Read the records and write them out again exactly.

====== DATA EXTRACT ======

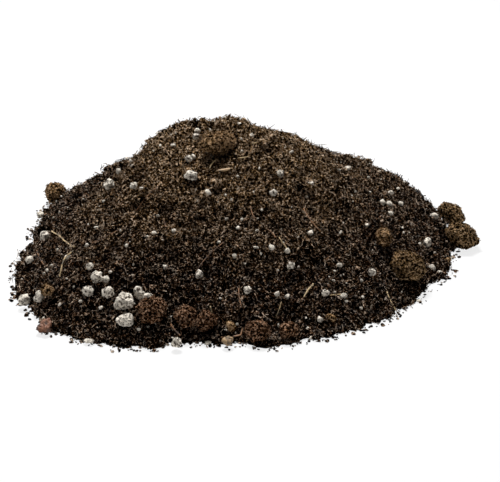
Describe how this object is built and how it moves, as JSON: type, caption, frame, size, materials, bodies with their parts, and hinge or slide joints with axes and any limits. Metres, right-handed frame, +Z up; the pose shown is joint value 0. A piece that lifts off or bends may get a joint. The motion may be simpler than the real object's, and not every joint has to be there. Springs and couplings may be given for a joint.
{
  "type": "potting compost heap",
  "caption": "Free-standing heap of potting compost: dark peat fibre with clods, perlite granules, straws and bark seated in it.",
  "frame": {"origin": "on the table under the heap's crown, on the flat underside of the mass", "axes": "+Z up; the front of the heap, the side that the picture shows, faces -Y; +X is to the right seen from the front"},
  "size_m": [0.1777, 0.1655, 0.0514],
  "materials": {
    "peat": "dark moist peat fibre, matt",
    "red_peat": "reddish pressed peat, matt and fibrous",
    "olive_peat": "olive-brown pressed peat, matt and fibrous",
    "golden_peat": "golden-brown fibrous peat, matt",
    "perlite": "pale grey expanded granule, matt and pitted",
    "straw": "dry pale straw, slight sheen",
    "root": "thin brown root, matt",
    "bark": "reddish-brown bark, rough",
    "husk": "pale golden husk, slight sheen"
  },
  "bodies": {
    "root": {"compost_mass": "peat", "clod_crown": "golden_peat", "clod_front_large": "red_peat", "clod_front_left": "red_peat", "clod_front_middle": "red_peat", "clod_front_low": "red_peat", "clod_front_right": "red_peat", "clod_right_low": "olive_peat", "clod_right_ridge": "golden_peat", "clod_right_tip": "olive_peat", "clod_right_back": "olive_peat", "clod_left_back": "golden_peat", "clod_left_small": "golden_peat", "perlite_front_oval": "perlite", "perlite_front_upper": "perlite", "perlite_front_double": "perlite", "perlite_front_low": "perlite", "perlite_ring_left": "perlite", "perlite_ring_top": "perlite", "perlite_ring_low": "perlite", "perlite_ring_right": "perlite", "perlite_left_single": "perlite", "perlite_left_high": "perlite", "perlite_left_shoulder": "perlite", "perlite_crown_large": "perlite", "perlite_crown_low": "perlite", "perlite_crown_high": "perlite", "perlite_ridge_large": "perlite", "perlite_ridge_low": "perlite", "perlite_middle": "perlite", "perlite_right_face": "perlite", "perlite_front_white": "perlite", "perlite_front_right": "perlite", "perlite_right_low": "perlite", "perlite_right_edge": "perlite", "perlite_foot_grey": "perlite", "perlite_left_edge": "perlite", "perlite_left_foot": "perlite", "perlite_left_toe": "perlite", "perlite_left_grey": "perlite", "perlite_left_back": "perlite", "perlite_back_left": "perlite", "perlite_back_middle": "perlite", "perlite_back_right": "perlite", "perlite_back_foot": "perlite", "bark_chip_left": "bark", "husk_front": "husk", "husk_crown": "husk", "straw_left_upper": "straw", "straw_left_lower": "straw", "straw_right": "straw", "root_front_left": "root", "root_front": "root"}
  },
  "joints": []
}
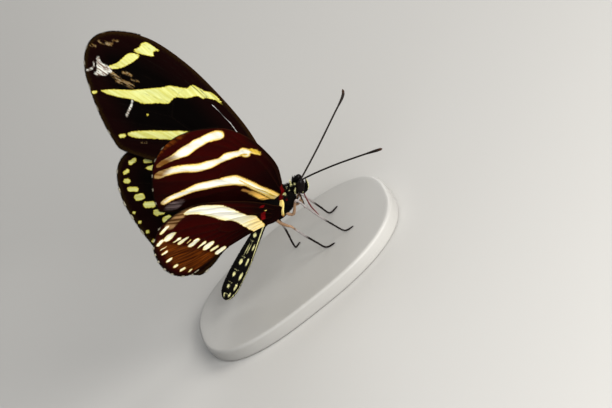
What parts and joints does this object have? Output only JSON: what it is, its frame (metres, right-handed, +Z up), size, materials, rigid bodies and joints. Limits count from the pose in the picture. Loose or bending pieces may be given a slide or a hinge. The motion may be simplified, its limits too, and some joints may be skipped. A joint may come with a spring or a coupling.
{
  "type": "butterfly model on a display base",
  "caption": "Life-size still model of a zebra longwing butterfly, wings half raised in a V, feeding stance with its proboscis let down, standing on a plain flat display base.",
  "frame": {"origin": "centre of the display base's flat underside, midway along and across the base", "axes": "+X forward, towards the head, along the length of the base; +Y to the butterfly's left; +Z up"},
  "size_m": [0.0495, 0.0578, 0.051],
  "materials": {
    "wing_scales": "matte black with pale yellow bands",
    "body_scales": "matte black hair and scales with pale yellow spots",
    "eye": "glossy black, finely faceted",
    "horn": "satin, ringed",
    "leg": "satin, scaled, dark towards the claws",
    "base_plate": "satin off-white"
  },
  "bodies": {
    "root": {"thorax": "body_scales", "abdomen": "body_scales", "head": "body_scales", "palp_left": "body_scales", "palp_right": "body_scales", "eye_left": "eye", "eye_right": "eye", "proboscis": "horn", "antenna_left": "horn", "antenna_right": "horn", "forewing_left": "wing_scales", "forewing_right": "wing_scales", "hindwing_left": "wing_scales", "hindwing_right": "wing_scales", "foreleg_left": "leg", "foreleg_right": "leg", "leg_middle_left": "leg", "leg_middle_right": "leg", "leg_hind_left": "leg", "leg_hind_right": "leg", "stand_base": "base_plate"}
  },
  "joints": []
}
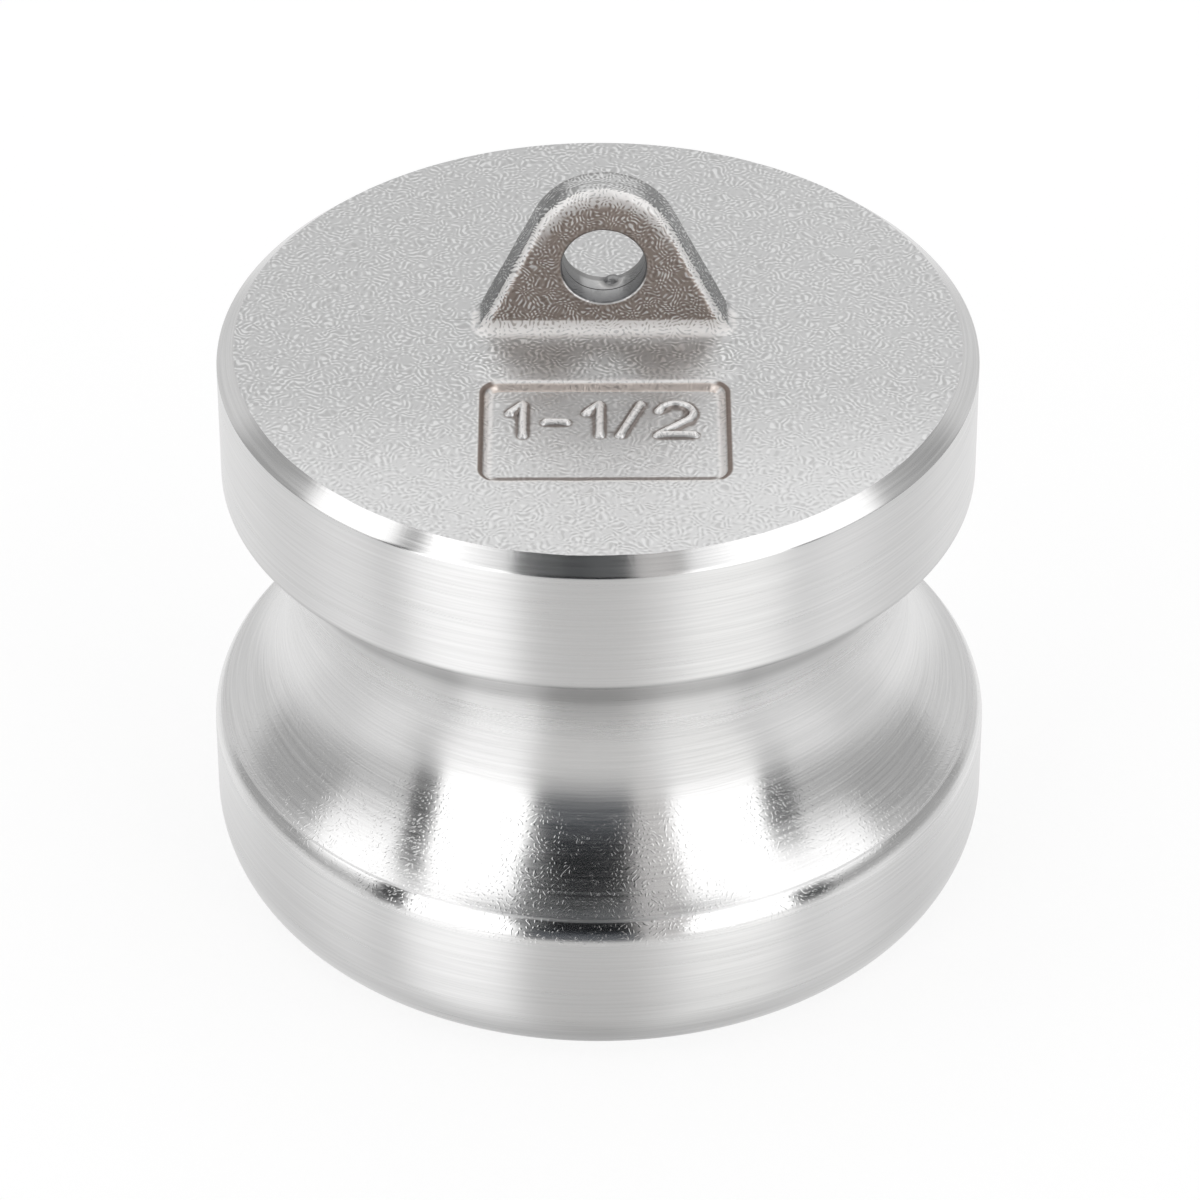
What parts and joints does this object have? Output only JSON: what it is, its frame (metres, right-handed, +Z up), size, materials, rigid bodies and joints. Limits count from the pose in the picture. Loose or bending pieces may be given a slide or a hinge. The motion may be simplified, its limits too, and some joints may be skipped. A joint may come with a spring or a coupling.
{
  "type": "cam and groove dust plug",
  "caption": "Turned steel plug with a cam groove that closes an empty coupler, with a drilled chain lug on its top and a cored hollow below.",
  "frame": {"origin": "centre of the bottom rim, on the surface that the plug stands on", "axes": "+Z up the turning axis from the tip to the lug; -Y is the front, where the label recess is; the lug's hole runs along Y"},
  "size_m": [0.0534, 0.0534, 0.051],
  "materials": {
    "cast_steel": "turned bright on the side, shot-blasted casting skin on the top face and the lug"
  },
  "bodies": {
    "root": {"dust_plug": "cast_steel"}
  },
  "joints": []
}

======

RESULT OF THE EXERCISE:
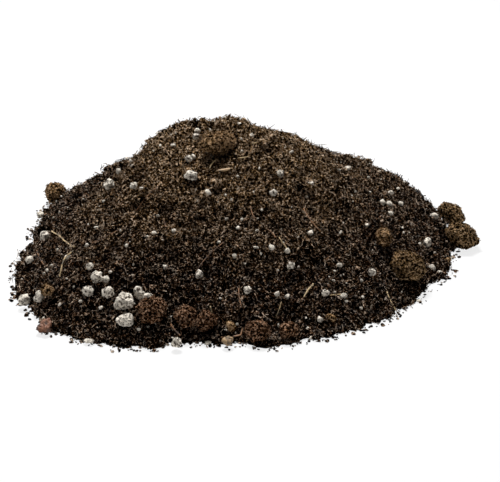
Describe how this object is built and how it moves, as JSON: type, caption, frame, size, materials, bodies with their parts, and hinge or slide joints with axes and any limits. Metres, right-handed frame, +Z up; the pose shown is joint value 0. A piece that lifts off or bends may get a joint. The motion may be simpler than the real object's, and not every joint has to be there. Springs and couplings may be given for a joint.
{
  "type": "potting compost heap",
  "caption": "Free-standing heap of potting compost: dark peat fibre with clods, perlite granules, straws and bark seated in it.",
  "frame": {"origin": "on the table under the heap's crown, on the flat underside of the mass", "axes": "+Z up; the front of the heap, the side that the picture shows, faces -Y; +X is to the right seen from the front"},
  "size_m": [0.1777, 0.1655, 0.0514],
  "materials": {
    "peat": "dark moist peat fibre, matt",
    "red_peat": "reddish pressed peat, matt and fibrous",
    "olive_peat": "olive-brown pressed peat, matt and fibrous",
    "golden_peat": "golden-brown fibrous peat, matt",
    "perlite": "pale grey expanded granule, matt and pitted",
    "straw": "dry pale straw, slight sheen",
    "root": "thin brown root, matt",
    "bark": "reddish-brown bark, rough",
    "husk": "pale golden husk, slight sheen"
  },
  "bodies": {
    "root": {"compost_mass": "peat", "clod_crown": "golden_peat", "clod_front_large": "red_peat", "clod_front_left": "red_peat", "clod_front_middle": "red_peat", "clod_front_low": "red_peat", "clod_front_right": "red_peat", "clod_right_low": "olive_peat", "clod_right_ridge": "golden_peat", "clod_right_tip": "olive_peat", "clod_right_back": "olive_peat", "clod_left_back": "golden_peat", "clod_left_small": "golden_peat", "perlite_front_oval": "perlite", "perlite_front_upper": "perlite", "perlite_front_double": "perlite", "perlite_front_low": "perlite", "perlite_ring_left": "perlite", "perlite_ring_top": "perlite", "perlite_ring_low": "perlite", "perlite_ring_right": "perlite", "perlite_left_single": "perlite", "perlite_left_high": "perlite", "perlite_left_shoulder": "perlite", "perlite_crown_large": "perlite", "perlite_crown_low": "perlite", "perlite_crown_high": "perlite", "perlite_ridge_large": "perlite", "perlite_ridge_low": "perlite", "perlite_middle": "perlite", "perlite_right_face": "perlite", "perlite_front_white": "perlite", "perlite_front_right": "perlite", "perlite_right_low": "perlite", "perlite_right_edge": "perlite", "perlite_foot_grey": "perlite", "perlite_left_edge": "perlite", "perlite_left_foot": "perlite", "perlite_left_toe": "perlite", "perlite_left_grey": "perlite", "perlite_left_back": "perlite", "perlite_back_left": "perlite", "perlite_back_middle": "perlite", "perlite_back_right": "perlite", "perlite_back_foot": "perlite", "bark_chip_left": "bark", "husk_front": "husk", "husk_crown": "husk", "straw_left_upper": "straw", "straw_left_lower": "straw", "straw_right": "straw", "root_front_left": "root", "root_front": "root"}
  },
  "joints": []
}
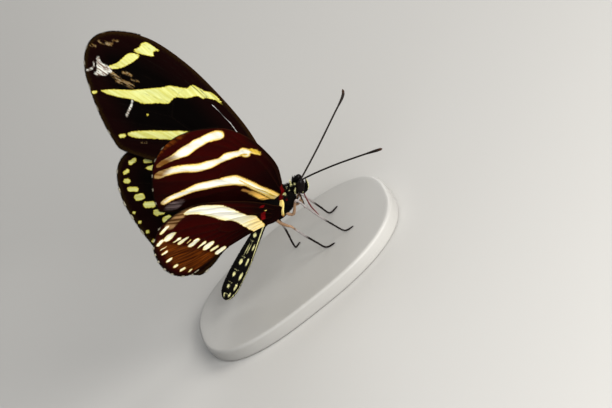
What parts and joints does this object have? Output only JSON: what it is, its frame (metres, right-handed, +Z up), size, materials, rigid bodies and joints. Limits count from the pose in the picture. Loose or bending pieces may be given a slide or a hinge. The motion may be simplified, its limits too, and some joints may be skipped. A joint may come with a spring or a coupling.
{
  "type": "butterfly model on a display base",
  "caption": "Life-size still model of a zebra longwing butterfly, wings half raised in a V, feeding stance with its proboscis let down, standing on a plain flat display base.",
  "frame": {"origin": "centre of the display base's flat underside, midway along and across the base", "axes": "+X forward, towards the head, along the length of the base; +Y to the butterfly's left; +Z up"},
  "size_m": [0.0495, 0.0578, 0.051],
  "materials": {
    "wing_scales": "matte black with pale yellow bands",
    "body_scales": "matte black hair and scales with pale yellow spots",
    "eye": "glossy black, finely faceted",
    "horn": "satin, ringed",
    "leg": "satin, scaled, dark towards the claws",
    "base_plate": "satin off-white"
  },
  "bodies": {
    "root": {"thorax": "body_scales", "abdomen": "body_scales", "head": "body_scales", "palp_left": "body_scales", "palp_right": "body_scales", "eye_left": "eye", "eye_right": "eye", "proboscis": "horn", "antenna_left": "horn", "antenna_right": "horn", "forewing_left": "wing_scales", "forewing_right": "wing_scales", "hindwing_left": "wing_scales", "hindwing_right": "wing_scales", "foreleg_left": "leg", "foreleg_right": "leg", "leg_middle_left": "leg", "leg_middle_right": "leg", "leg_hind_left": "leg", "leg_hind_right": "leg", "stand_base": "base_plate"}
  },
  "joints": []
}
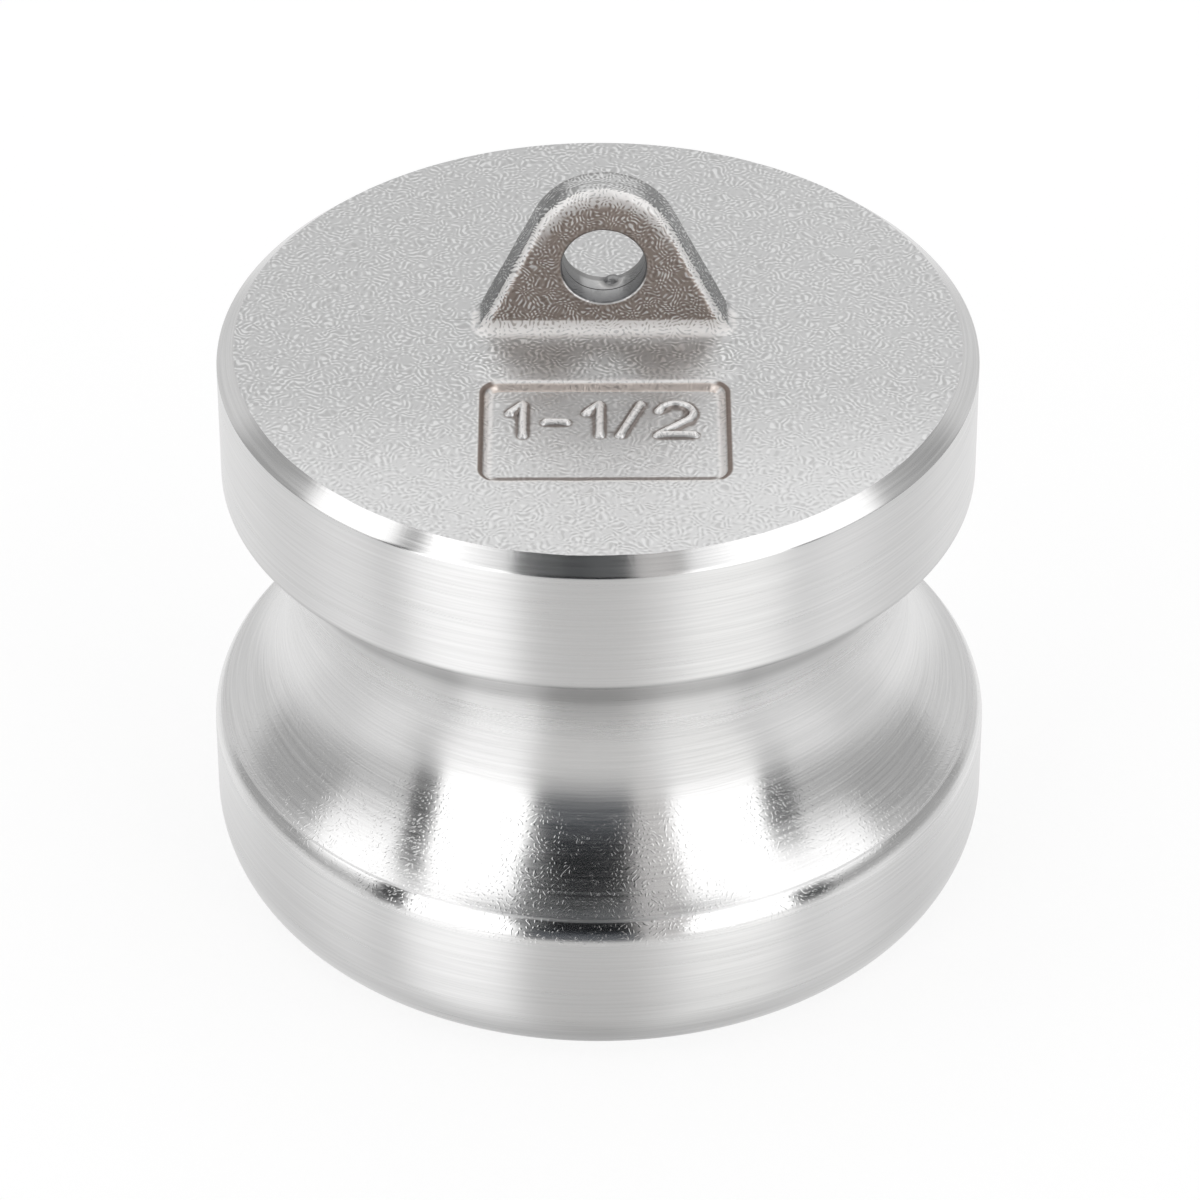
What parts and joints does this object have? Output only JSON: what it is, its frame (metres, right-handed, +Z up), size, materials, rigid bodies and joints. Limits count from the pose in the picture. Loose or bending pieces may be given a slide or a hinge. The motion may be simplified, its limits too, and some joints may be skipped. A joint may come with a spring or a coupling.
{
  "type": "cam and groove dust plug",
  "caption": "Turned steel plug with a cam groove that closes an empty coupler, with a drilled chain lug on its top and a cored hollow below.",
  "frame": {"origin": "centre of the bottom rim, on the surface that the plug stands on", "axes": "+Z up the turning axis from the tip to the lug; -Y is the front, where the label recess is; the lug's hole runs along Y"},
  "size_m": [0.0534, 0.0534, 0.051],
  "materials": {
    "cast_steel": "turned bright on the side, shot-blasted casting skin on the top face and the lug"
  },
  "bodies": {
    "root": {"dust_plug": "cast_steel"}
  },
  "joints": []
}